TRAMA
I preparativi per le nozze di Ayesah, promessa sposa di uno sconosciuto.
RECENSIONI
Nonostante gli evidenti limiti produttivi, non proporzionati all’eleganza formale alla quale l’esordiente Gutierrez Mangansakan aspirerebbe, Limbunan ha una forza espressiva e una coerenza formale (pur nei limiti di cui sopra) lodevoli.
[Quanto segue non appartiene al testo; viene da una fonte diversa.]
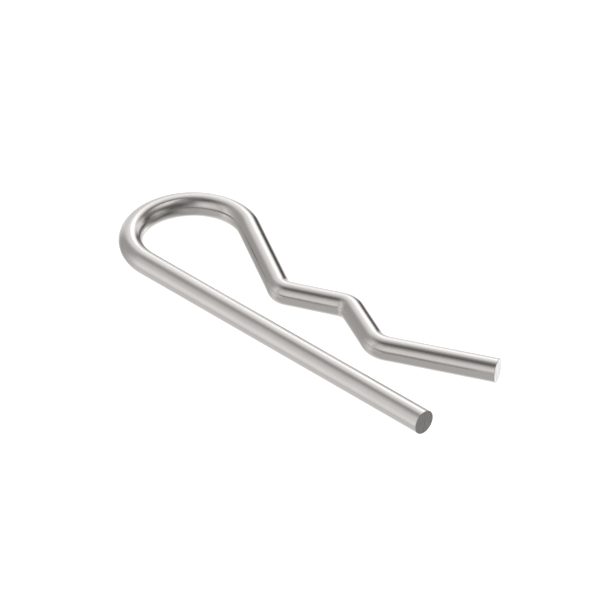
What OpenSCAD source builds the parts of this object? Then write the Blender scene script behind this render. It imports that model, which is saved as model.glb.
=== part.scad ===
// R clip, also called a hitch pin clip or a hairpin cotter.
// One length of round spring wire, bent flat. The straight leg goes through the cross hole of a
// pin, and the wavy leg snaps over the outside of that pin, which holds the pin in place.
// The clip lies flat in XY, with the bow towards -X. The origin is on the straight leg's axis,
// under the middle of the hump, where the axis of the fitted pin crosses it.

/* [Wire] */
// Diameter of the spring wire
wire_d = 4; // [2:0.1:5]
// Width of the small chamfer on the rim of each cut end
edge_break = 0.05; // [0.02:0.01:0.5]
// How much thicker the wire is in a bend, where bending squeezes it, than in a straight stretch
bend_swell = 0.05; // [0.02:0.01:0.2]

/* [Bow] */
// Inside diameter of the round bow
bow_d = 16; // [15:0.5:22]

/* [Straight leg] */
// Length of the straight leg, from the middle of the bow to its cut end
leg_l = 62.4; // [50:0.1:90]

/* [Wavy leg] */
// From the middle of the bow to the middle of the hump
hump_x = 32.5; // [30:0.25:45]
// Distance between the two valleys, one on each side of the hump
valley_pitch = 21.5; // [18:0.25:26]
// Clear gap between the straight leg and each valley
throat = 5.65; // [3:0.05:8]
// Height of the hump above the two valleys
hump_h = 4.2; // [2:0.1:6]

/* [Bends] */
// Inside radius of the bend in the valley beside the bow
inner_valley_r = 0.5; // [0.25:0.25:4]
// Inside radius of the bend at the top of the hump
hump_r = 1.75; // [0.25:0.25:4]
// Inside radius of the bend in the valley beside the open end
outer_valley_r = 2; // [0.25:0.25:4]

/* [Open end] */
// Angle at which the open end flares away from the straight leg
flare_angle = 25; // [10:1:40]
// Length of the flared end, after its bend
flare_l = 18.4; // [10:0.1:30]

/* [Hidden] */
$fn = 96;

wire_r = wire_d / 2;
bend_r = wire_r + bend_swell / 2;
// How far a straight stretch reaches into the bend at its end, so that the two are one piece
lap = 0.1;
// Heights above the straight leg's axis, to the middle of the wire
valley_y = wire_r + throat + bend_r;
hump_y = valley_y + hump_h;

// A bend is [its centre, its radius to the middle of the wire, the way it turns].
// They stand in the order in which the wire meets them, starting on the straight leg.
LEFT = 1;
RIGHT = -1;
bow = bend_under([-hump_x, 0], bow_d / 2, RIGHT);
inner_valley = bend_under([-valley_pitch / 2, valley_y], inner_valley_r, LEFT);
hump = bend_over([0, hump_y], hump_r, RIGHT);
outer_valley = bend_under([valley_pitch / 2, valley_y], outer_valley_r, LEFT);
bends = [bow, inner_valley, hump, outer_valley];
last = len(bends) - 1;

// The wire runs along X at a point, under or over the centre of its bend.
function bend_under(point, inside_r, turn) =
    [point + [0, inside_r + bend_r], inside_r + bend_r, turn];
function bend_over(point, inside_r, turn) =
    [point - [0, inside_r + bend_r], inside_r + bend_r, turn];
function centre(bend) = bend[0];
function radius(bend) = bend[1];
function turn(bend) = bend[2];

// Heading of the straight stretch that leaves bend a and meets bend b, tangent to both
function heading_between(a, b) =
    let (
        apart = centre(b) - centre(a),
        aside = turn(b) * radius(b) - turn(a) * radius(a)
    )
    atan2(apart.y, apart.x) - asin(aside / norm(apart));

// Point where a bend meets a straight stretch of that heading
function tangent_point(bend, heading) =
    centre(bend) + turn(bend) * radius(bend) * [sin(heading), -cos(heading)];

// Straight stretches: the leg towards the bow, one between each two bends, and the flared end
headings = [
    180,
    for (i = [1 : last]) heading_between(bends[i - 1], bends[i]),
    flare_angle
];
// Where the wire goes into each bend, and where it comes out
into = [for (i = [0 : last]) tangent_point(bends[i], headings[i])];
out_of = [for (i = [0 : last]) tangent_point(bends[i], headings[i + 1])];
leg_end = [leg_l - hump_x, 0];
flare_end = out_of[last] + flare_l * [cos(flare_angle), sin(flare_angle)];

// Lays what stands on Z = 0 along the line from one point to another
module lying(from, to) {
    run = to - from;
    translate(from)
        rotate([0, 90, atan2(run.y, run.x)])
            children();
}

// Round wire between two bends
module straight_wire(from, to) {
    lying(from, to)
        translate([0, 0, -lap])
            cylinder(h = norm(to - from) + 2 * lap, r = wire_r);
}

// Round wire from a bend to its cut end, which has the edge of its rim broken
module end_wire(from, face) {
    length = norm(face - from);
    lying(from, face)
        rotate_extrude()
            polygon([
                [0, -lap],
                [wire_r, -lap],
                [wire_r, length - edge_break],
                [wire_r - edge_break, length],
                [0, length]
            ]);
}

// Round wire that follows a bend from one heading to the next
module bent_wire(bend, from_heading, to_heading) {
    translate(centre(bend))
        rotate(min(from_heading, to_heading) - 90 * turn(bend))
            rotate_extrude(angle = abs(to_heading - from_heading))
                translate([radius(bend), 0])
                    circle(r = bend_r);
}

module r_clip() {
    color("silver") {
        end_wire(into[0], leg_end);
        for (i = [1 : last]) straight_wire(out_of[i - 1], into[i]);
        for (i = [0 : last]) bent_wire(bends[i], headings[i], headings[i + 1]);
        end_wire(out_of[last], flare_end);
    }
}

r_clip();
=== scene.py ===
import math

import bmesh
import bpy
from mathutils import Matrix, Vector


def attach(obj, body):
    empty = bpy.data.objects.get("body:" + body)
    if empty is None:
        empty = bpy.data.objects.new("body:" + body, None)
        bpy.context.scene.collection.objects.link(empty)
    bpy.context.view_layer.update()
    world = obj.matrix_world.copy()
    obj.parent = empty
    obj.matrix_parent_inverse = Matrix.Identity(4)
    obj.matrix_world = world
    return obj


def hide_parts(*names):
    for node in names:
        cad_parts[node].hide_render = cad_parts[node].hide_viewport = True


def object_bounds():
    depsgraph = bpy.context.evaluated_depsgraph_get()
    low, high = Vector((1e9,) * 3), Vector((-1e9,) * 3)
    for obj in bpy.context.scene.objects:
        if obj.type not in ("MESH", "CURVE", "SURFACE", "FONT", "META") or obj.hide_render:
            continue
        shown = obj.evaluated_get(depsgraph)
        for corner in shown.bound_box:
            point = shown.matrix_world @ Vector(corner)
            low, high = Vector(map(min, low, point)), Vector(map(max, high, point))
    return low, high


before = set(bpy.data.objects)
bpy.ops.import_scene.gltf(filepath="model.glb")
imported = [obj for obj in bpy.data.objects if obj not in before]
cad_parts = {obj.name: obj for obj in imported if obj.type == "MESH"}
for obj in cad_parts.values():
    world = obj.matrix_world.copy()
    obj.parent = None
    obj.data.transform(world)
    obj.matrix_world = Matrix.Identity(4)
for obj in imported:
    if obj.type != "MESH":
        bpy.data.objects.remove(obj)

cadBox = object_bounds()  # before anything is added
mm = 0.001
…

Nel raccontare il disagio di donne, giovani o adulte, costrette a vivere ingabbiate in una rete di precetti e vincoli, una prigione nella quale farà simbolicamente (e materialmente) il suo ingresso la giovane protagonistaAyesah, costretta a trascorrere la settimana che precede il matrimonio tra le mura della sua angusta camera, il regista si avvale di una scrittura semplice e accurata nei dialoghi, che trasudano sovente verità e umanità (in particolare nello scambio di battute madre/figlia alla vigilia delle nozze, un momento emotivamente forte che si regge su qualche battuta e un semplice campo/controcampo) e di un paesaggismo non di maniera col quale riesce abilmente a connettere cultura/interno/casa/legge e natura/esterno/foresta/libertà. Proprio al confine tra i due spazi avranno luogo i festeggiamenti di un’unione non voluta, che testimonia quindi di una fusione forzata e arbitraria, una sorta di violenza contro la “natura” femminile prigioniera di una cultura patriarcale.